The Linden Avenue United Methodist Church joined with the Salem Evangelical United Brethren Church in the late 1960's to form a new congregation called the Church of the Covenant United Methodist. The Linden Avenue church building was officially closed in June 1968 since the newly-merged congregation planned to use the Salem Church building on Kennedy Boulevard near Pearsall Avenue (January 25, 1969).
Mount Calvary Baptist Church, organized by the Rev. Charles F. Etheridge in 1952 at 31 Ege Avenue, was rapidly growing and in need of a larger space. They acquired and moved into the vacant Linden Avenue edifice in June 1969. The Rev. Willie W. Wilson assumed the pastorate in 1979 and led the congregation for the next twenty years until his retirement in 2000. Originally constructed of red brick with bluestone trim, exterior renovations of recent years include a light-colored paint and stucco finish with architectural details highlighted to accent the original Gothic arches and other decorative elements.

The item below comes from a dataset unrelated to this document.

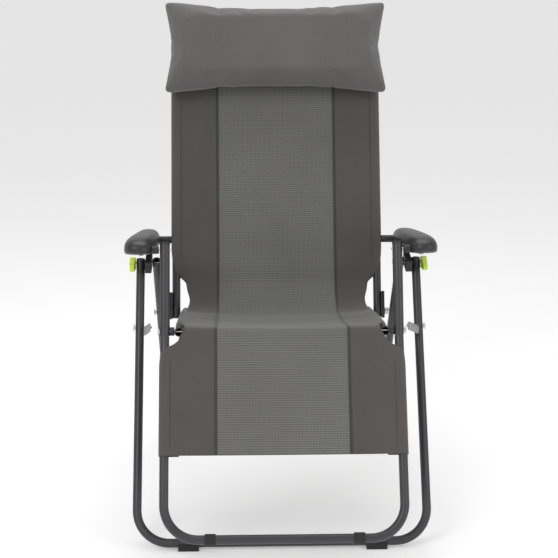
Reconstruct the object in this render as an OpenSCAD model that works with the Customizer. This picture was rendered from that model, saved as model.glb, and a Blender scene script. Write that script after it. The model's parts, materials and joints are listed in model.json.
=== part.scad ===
/* [Frame] */
// Outer diameter of the frame tubes
tube_d = 19; // [16:0.5:20]
// Wall thickness of the frame tubes
wall = 1.5; // [1:0.5:2]
// Height of the pin under each armrest
top_pin_z = 555; // [545:1:565]
// Distance of the front floor bar ahead of the armrest pin
front_reach = 311; // [300:1:320]
// Distance of the rear floor bar behind the armrest pin
rear_reach = 440; // [430:1:450]
/* [Seat] */
// Distance from the hip pin to the knee pin
seat_len = 378; // [375:1:380]
// Front-up tilt of the seat
seat_tilt = 8; // [7:0.5:9]
// Lean of the back from upright
back_lean = 19; // [18:0.5:20]
// Length of the back tubes above the hip pin
back_len = 710; // [690:1:715]
// Lean of the lower leg rest from upright
leg_lean = 27; // [26:0.5:28]
// Length of the leg rest below the knee pin
leg_len = 430; // [425:1:432]
/* [Head pillow] */
// Width of the pillow
pillow_w = 520; // [500:5:530]
// Height of the pillow
pillow_h = 210; // [190:5:215]
// Thickness of the pillow
pillow_t = 84; // [70:2:90]
/* [Hidden] */
$fn = 48;
tr = tube_d / 2;
y_shift = 5.9;          // centres the chair over its own footprint
foot_h = 4.5;
bar_z = foot_h + tr;
hip_on_leg = 185;        // from the armrest pin down the rear leg
arm_h = 172;             // hip pin to elbow pin, and knee pin to front arm pin
front_x = 310;
rear_x = 274;
leg_x = 245;
back_x = 237;
seat_x = 215;
pin_r = 3;
fit = 0.05;              // running clearance of a pin in its hole
floor_bend = 70;
cloth_t = 4;
cloth_gap = 0.6;
link_x = 288;
arm_x = 302;

function dir(a) = [sin(a), cos(a)];            // [y, z] of a line leaning back by a
top_pin = [y_shift, top_pin_z];
front_bar = [y_shift - front_reach, bar_z];
rear_bar = [y_shift + rear_reach, bar_z];
front_lean = atan2(front_reach, top_pin_z - bar_z);
rear_lean = -atan2(rear_reach, top_pin_z - bar_z);
front_len = norm(top_pin - front_bar);
rear_len = norm(top_pin - rear_bar);
hip = top_pin - hip_on_leg * dir(rear_lean);
knee = hip + seat_len * [-cos(seat_tilt), sin(seat_tilt)];
elbow = hip + arm_h * dir(back_lean);
front_arm = knee + arm_h * dir(back_lean);
end_bar = knee - leg_len * dir(leg_lean);
link_low = top_pin - 150 * dir(front_lean);
link_len = norm(knee - link_low);
link_angle = atan2(knee[1] - link_low[1], link_low[0] - knee[0]);

// Puts children at a side-view point, with their own +Z leaning back by a
module at(p, a = 0) { translate([0, p[0], p[1]]) rotate([-a, 0, 0]) children(); }
module both_sides() { children(); mirror([1, 0, 0]) children(); }
// A cylinder along X from x0 to x1
module x_rod(x0, x1, r) { translate([x0, 0, 0]) rotate([0, 90, 0]) cylinder(r = r, h = x1 - x0); }

// A U of round bar: its bottom run lies on X, its legs stand along +Z
module u_bar(half, len, bend, r) {
    both_sides() {
        translate([half, 0, bend]) cylinder(r = r, h = len - bend);
        translate([half - bend, 0, bend]) rotate([90, 90, 0])
            rotate_extrude(angle = 90) translate([bend, 0]) circle(r);
    }
    x_rod(bend - half, half - bend, r);
}
// The same U as a tube, open at its two ends
module u_tube(half, len, bend) {
    difference() {
        u_bar(half, len, bend, tr);
        u_bar(half, len + 1, bend, tr - wall);
    }
}
// Pin holes through both legs of a U, at height z along them
module pin_holes(z, x0, x1) { translate([0, 0, z]) both_sides() x_rod(x0, x1, pin_r + fit); }

module rear_leg() color("dimgray") at(rear_bar, rear_lean) difference() {
    u_tube(rear_x, rear_len + tr, floor_bend);
    pin_holes(rear_len, rear_x - 15, rear_x + 15);
    pin_holes(rear_len - hip_on_leg, rear_x - 15, rear_x + 15);
}
module front_leg() color("slategray") at(front_bar, front_lean) difference() {
    u_tube(front_x, front_len + tr, floor_bend);
    pin_holes(front_len, front_x - 15, front_x + 15);
    pin_holes(front_len - 150, front_x - 15, front_x + 15);
}
// A flat-bottomed saddle that stands a floor bar on the ground
module foot(p, x) {
    difference() {
        translate([x - 22, p[0] - 13, 0]) cube([44, 26, bar_z]);
        at(p) x_rod(x - 23, x + 23, tr + fit);
    }
}
module front_feet() color("#1c1c1e") both_sides() foot(front_bar, 200);
module rear_feet() color("#1c1c1e") both_sides() foot(rear_bar, 160);
module armrest_pins() color("silver") at(top_pin) both_sides() {
    x_rod(rear_x - 13, front_x + 26, pin_r);
    x_rod(rear_x - 16, rear_x - 13, 7);
}
module slide_blocks() color("#1d1d1f") at(top_pin, -seat_tilt) both_sides() difference() {
    translate([285, -30, -13]) cube([14, 60, 25]);
    x_rod(284, 300, pin_r + fit);
}
module lock_lever() {
    difference() {
        hull() {
            x_rod(front_x + 11, front_x + 24, 13);
            translate([0, -34, -5]) x_rod(front_x + 13, front_x + 22, 7);
        }
        x_rod(front_x + 10, front_x + 25, pin_r + fit);
    }
}
module lock_lever_right() color("yellowgreen") at(top_pin) lock_lever();
module lock_lever_left() color("yellowgreen") mirror([1, 0, 0]) lock_lever_right();
module hip_pins() color("silver") at(hip) both_sides() {
    x_rod(seat_x - 13, rear_x + 12, pin_r);
    x_rod(rear_x + 12, rear_x + 15, 7);
    x_rod(seat_x - 16, seat_x - 13, 7);
}
module hip_spacers() color("silver") at(hip) both_sides() difference() {
    x_rod(back_x + 17, rear_x - tr - 0.3, 8);
    x_rod(back_x, rear_x, pin_r);
}
module link_bolts() color("silver") at(link_low) both_sides() {
    x_rod(link_x - 5, front_x + 11, pin_r);
    x_rod(front_x + 11, front_x + 15, 7);
}
module link_straps() color("darkgray") at(link_low, link_angle - 90) both_sides() difference() {
    union() {
        translate([link_x - 1.5, -9, 0]) cube([3, 18, link_len - 26]);
        x_rod(link_x - 1.5, link_x + 1.5, 9);
        translate([0, 0, link_len - 26]) x_rod(link_x - 1.5, link_x + 1.5, 9);
    }
    x_rod(link_x - 3, link_x + 3, pin_r + fit);
    translate([0, 0, link_len - 26]) x_rod(link_x - 3, link_x + 3, pin_r + fit);
}
module seat_rails() color("dimgray") at(hip, seat_tilt - 90) both_sides() difference() {
    translate([seat_x, 0, -14]) cylinder(r = tr, h = seat_len + 28);
    translate([seat_x, 0, -15]) cylinder(r = tr - wall, h = seat_len + 30);
    x_rod(seat_x - 15, seat_x + 15, pin_r + fit);
    translate([0, 0, seat_len]) x_rod(seat_x - 15, seat_x + 15, pin_r + fit);
}
module knee_pins() color("silver") at(knee) both_sides() {
    x_rod(seat_x - 13, leg_x + 12, pin_r);
    x_rod(seat_x - 16, seat_x - 13, 7);
    x_rod(leg_x + 12, leg_x + 15, 7);
}
module knee_spacers() color("#1d1d1f") at(knee) both_sides() difference() {
    x_rod(seat_x + tr + 0.3, leg_x - tr - 1.3, 9);
    x_rod(seat_x, leg_x, pin_r);
}
module seat_sling() color("#555555") at(hip, seat_tilt - 90)
    translate([-seat_x - tr, tr + cloth_gap, 55]) cube([2 * (seat_x + tr), cloth_t, seat_len - 75]);
module back_frame() color("dimgray") at(hip, back_lean) difference() {
    translate([0, 0, back_len]) rotate([180, 0, 0]) u_tube(back_x, back_len + 14, 60);
    pin_holes(0, back_x - 15, back_x + 15);
    pin_holes(arm_h, back_x - 15, back_x + 15);
}
module hip_sockets() color("#1d1d1f") at(hip, back_lean) both_sides() difference() {
    translate([back_x + tr + 0.3, -13, -16]) cube([6, 26, 62]);
    x_rod(back_x, back_x + 20, pin_r + fit);
}
module elbow_pins() color("silver") at(elbow) both_sides() x_rod(back_x - 13, arm_x - 8, pin_r);
module elbow_washers() color("silver") at(elbow) both_sides() x_rod(back_x - 16, back_x - 13, 8);
module back_sling() color("#4e4946") at(hip, back_lean)
    translate([-back_x - tr, -tr - cloth_gap - cloth_t, 60])
        cube([2 * (back_x + tr), cloth_t, back_len - 62]);
module head_pillow() color("#5d5a5b") at(hip, back_lean)
    translate([0, -tr - 6 - pillow_t / 2, back_len + 22 - pillow_h / 2]) hull()
        for (x = [-1, 1], z = [-1, 1])
            translate([x * (pillow_w - pillow_t) / 2, 0, z * (pillow_h - pillow_t) / 2])
                sphere(d = pillow_t, $fn = 32);
module pillow_strap() color("#2b2b2b") at(hip, back_lean)
    translate([-18, tr + 1, back_len - 130]) cube([36, 2, 130]);
module leg_rest_frame() color("gray") at(end_bar, leg_lean) difference() {
    u_tube(leg_x, leg_len - 12, 70);
    pin_holes(leg_len, leg_x - 15, leg_x + 15);
}
module leg_rest_uprights() color("slategray") at(knee, back_lean) both_sides() difference() {
    translate([leg_x, 0, -10]) cylinder(r = tr + 1, h = arm_h + 20);
    translate([leg_x, 0, -11]) cylinder(r = tr - wall, h = arm_h + 22);
    x_rod(leg_x - 15, leg_x + 15, pin_r + fit);
    translate([0, 0, arm_h]) x_rod(leg_x - 15, leg_x + 15, pin_r + fit);
}
module leg_rest_caps() color("#1d1d1f") at(front_arm, back_lean) both_sides()
    translate([leg_x, 0, 10]) cylinder(r = tr + 1.5, h = 5);
module leg_rest_pads() color("#1d1d1f") at(end_bar, leg_lean) both_sides() difference() {
    x_rod(140, 162, tr + 2.5);
    x_rod(139, 163, tr);
}
module front_arm_pins() color("silver") at(front_arm) both_sides()
    x_rod(leg_x - 13, arm_x - 8, pin_r);
module leg_sling() color("#555250") at(end_bar, leg_lean)
    translate([-leg_x - tr, -tr - cloth_gap - cloth_t, leg_len - 235]) cube([2 * (leg_x + tr), cloth_t, 210]);
// Steel rail inside an armrest, from the elbow pin to the front arm pin
module armrest_core() difference() {
    translate([arm_x - 12, -11, -16]) cube([8, 22, seat_len + 32]);
    x_rod(arm_x - 20, arm_x, pin_r + fit);
    translate([0, 0, seat_len]) x_rod(arm_x - 20, arm_x, pin_r + fit);
}
module armrest_core_right() color("#8a8a8c") at(elbow, seat_tilt - 90) armrest_core();
module armrest_core_left() color("#8a8a8c") mirror([1, 0, 0]) armrest_core_right();
module armrest_shell() translate([arm_x - 2, 12, -45]) hull() for (z = [16, seat_len + 72]) {
    translate([-24, 8, z]) sphere(r = 8, $fn = 32);
    translate([24, 8, z]) sphere(r = 8, $fn = 32);
    translate([0, 18, z]) sphere(r = 7, $fn = 32);
}
module armrest_shell_right() color("#343435") at(elbow, seat_tilt - 90) armrest_shell();
module armrest_shell_left() color("#343435") mirror([1, 0, 0]) armrest_shell_right();

rear_leg();
front_leg();
rear_feet();
front_feet();
armrest_pins();
slide_blocks();
lock_lever_left();
lock_lever_right();
hip_pins();
hip_spacers();
link_bolts();
link_straps();
seat_rails();
knee_pins();
knee_spacers();
seat_sling();
back_frame();
hip_sockets();
elbow_pins();
elbow_washers();
back_sling();
head_pillow();
pillow_strap();
leg_rest_frame();
leg_rest_uprights();
leg_rest_caps();
leg_rest_pads();
front_arm_pins();
leg_sling();
armrest_core_left();
armrest_core_right();
armrest_shell_left();
armrest_shell_right();
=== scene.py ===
import json
import math

import bpy
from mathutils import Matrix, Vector


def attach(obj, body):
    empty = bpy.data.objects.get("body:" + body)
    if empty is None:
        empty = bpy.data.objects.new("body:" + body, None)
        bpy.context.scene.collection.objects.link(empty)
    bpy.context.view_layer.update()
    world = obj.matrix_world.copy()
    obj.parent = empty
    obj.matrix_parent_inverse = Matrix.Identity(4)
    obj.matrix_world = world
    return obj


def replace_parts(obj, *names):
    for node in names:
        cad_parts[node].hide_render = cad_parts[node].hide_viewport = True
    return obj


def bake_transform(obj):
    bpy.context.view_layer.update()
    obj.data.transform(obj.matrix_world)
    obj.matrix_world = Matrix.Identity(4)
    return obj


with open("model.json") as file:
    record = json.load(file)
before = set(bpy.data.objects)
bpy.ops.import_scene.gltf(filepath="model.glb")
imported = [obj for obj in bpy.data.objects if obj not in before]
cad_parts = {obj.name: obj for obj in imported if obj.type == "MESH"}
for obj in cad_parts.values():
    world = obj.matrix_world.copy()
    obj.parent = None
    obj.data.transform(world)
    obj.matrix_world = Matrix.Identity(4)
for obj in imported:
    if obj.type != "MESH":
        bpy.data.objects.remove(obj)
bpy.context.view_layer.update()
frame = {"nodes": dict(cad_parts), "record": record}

JOINTS = {j["name"]: Vector(j["pos_m"]) for j in frame["record"]["behaviour"]["joints"]}
HIP, KNEE = JOINTS["recline"], JOINTS["knee_turn"]
BACK_LEAN, LEG_LEAN, SEAT_TILT = (math.radians(a) for a in (19, 27, 8))  # as in part.scad
UP_BACK = Vector((0, math.sin(BACK_LEAN), math.cos(BACK_LEAN)))
FRONT_OF_BACK = Vector((0, -math.cos(BACK_LEAN), math.sin(BACK_LEAN)))
FORWARD = Vector((0, -math.cos(SEAT_TILT), math.sin(SEAT_TILT)))
OVER_SEAT = Vector((0, math.sin(SEAT_TILT), math.cos(SEAT_TILT)))
DOWN_LEG = Vector((0, -math.sin(LEG_LEAN), -math.cos(LEG_LEAN)))
FRONT_OF_LEG = Vector((0, -math.cos(LEG_LEAN), math.sin(LEG_LEAN)))
TUBE_R = 0.0095
SLEEVE_R = TUBE_R + 0.0016  # the sling's sleeve round a tube
BACK_X, SEAT_X, LEG_X = 0.237, 0.215, 0.245  # half the distance between each stretch's tubes
MESH_X = 0.136  # half the width of the mesh panel
TAPE_W, TAPE_T = 0.006, 0.0011  # the seam tape beside the mesh panel
CLOTH_T = 0.0011
BACK_LEN = 0.710
SEAT_LEN = (KNEE - HIP).length
LEG_CLOTH = 0.261  # how far the sling reaches below the knee pin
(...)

"A Church Dedicated." New York Times 6 May 1889.
“Baptists to Move.” Jersey Journal 5 July 1969.
"Greenville Methodists." New York Times 29 March 1888.

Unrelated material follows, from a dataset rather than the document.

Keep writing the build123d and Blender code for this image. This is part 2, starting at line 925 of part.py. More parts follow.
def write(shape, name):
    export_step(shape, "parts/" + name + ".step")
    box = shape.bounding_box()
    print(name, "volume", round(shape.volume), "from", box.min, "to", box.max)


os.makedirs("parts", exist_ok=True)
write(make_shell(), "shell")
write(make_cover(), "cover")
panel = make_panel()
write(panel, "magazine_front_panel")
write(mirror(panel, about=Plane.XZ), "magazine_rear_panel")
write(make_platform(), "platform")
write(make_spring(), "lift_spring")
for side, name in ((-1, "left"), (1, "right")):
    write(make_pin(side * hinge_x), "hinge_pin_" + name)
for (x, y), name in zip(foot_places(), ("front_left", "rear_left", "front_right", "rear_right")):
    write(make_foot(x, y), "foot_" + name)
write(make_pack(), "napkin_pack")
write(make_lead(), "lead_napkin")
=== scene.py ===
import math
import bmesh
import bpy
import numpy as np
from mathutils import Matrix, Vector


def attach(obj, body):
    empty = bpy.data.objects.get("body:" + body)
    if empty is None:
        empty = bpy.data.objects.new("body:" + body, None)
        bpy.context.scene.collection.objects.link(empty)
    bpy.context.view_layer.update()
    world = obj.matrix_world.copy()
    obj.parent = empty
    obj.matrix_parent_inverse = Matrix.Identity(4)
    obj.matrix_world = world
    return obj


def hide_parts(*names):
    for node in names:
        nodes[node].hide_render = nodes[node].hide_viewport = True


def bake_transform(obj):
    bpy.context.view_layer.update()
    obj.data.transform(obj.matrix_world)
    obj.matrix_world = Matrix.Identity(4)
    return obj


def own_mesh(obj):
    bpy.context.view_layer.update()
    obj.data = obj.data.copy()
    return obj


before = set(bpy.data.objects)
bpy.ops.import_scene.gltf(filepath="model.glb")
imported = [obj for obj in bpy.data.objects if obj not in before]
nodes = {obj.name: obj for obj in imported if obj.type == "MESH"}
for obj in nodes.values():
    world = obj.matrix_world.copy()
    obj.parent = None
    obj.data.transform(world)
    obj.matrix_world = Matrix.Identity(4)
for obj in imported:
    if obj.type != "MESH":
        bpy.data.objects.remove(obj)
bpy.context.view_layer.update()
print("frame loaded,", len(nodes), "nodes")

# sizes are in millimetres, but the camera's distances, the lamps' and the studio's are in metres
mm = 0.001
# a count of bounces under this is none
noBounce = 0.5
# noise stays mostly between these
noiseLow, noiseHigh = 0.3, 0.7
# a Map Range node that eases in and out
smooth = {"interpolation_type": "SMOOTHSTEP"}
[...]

"It Is a Curiosity; The Little Greenville Burying Ground." Jersey Journal 30 August 1895.
"Linden Ave. M.E. Churches Anniversary." Jersey Journal 6 November 1909.
McLean, Alexander. The History of Jersey City, N.J. Jersey City, NJ: F.T. Smiley and Co., 1895.
"Old Cemetey is Much Neglected." Jersey Journal 19 November 1903.
“Service of Union to Mark Church Merger Tomorrow.” Jersey Journal 25 January 1969.
Shalhoub, Patrick B. Images of America: Jersey City. Dover, NH: Arcadia Publishing, 1995.
"Shall the Church Become a Saloon." New York Times 26 June 1895.
“The Strange History of an Old Greenville Church Building.” Jersey Journal 14 May 1904.
"This Goes too Far." Jersey Journal 30 April 1895.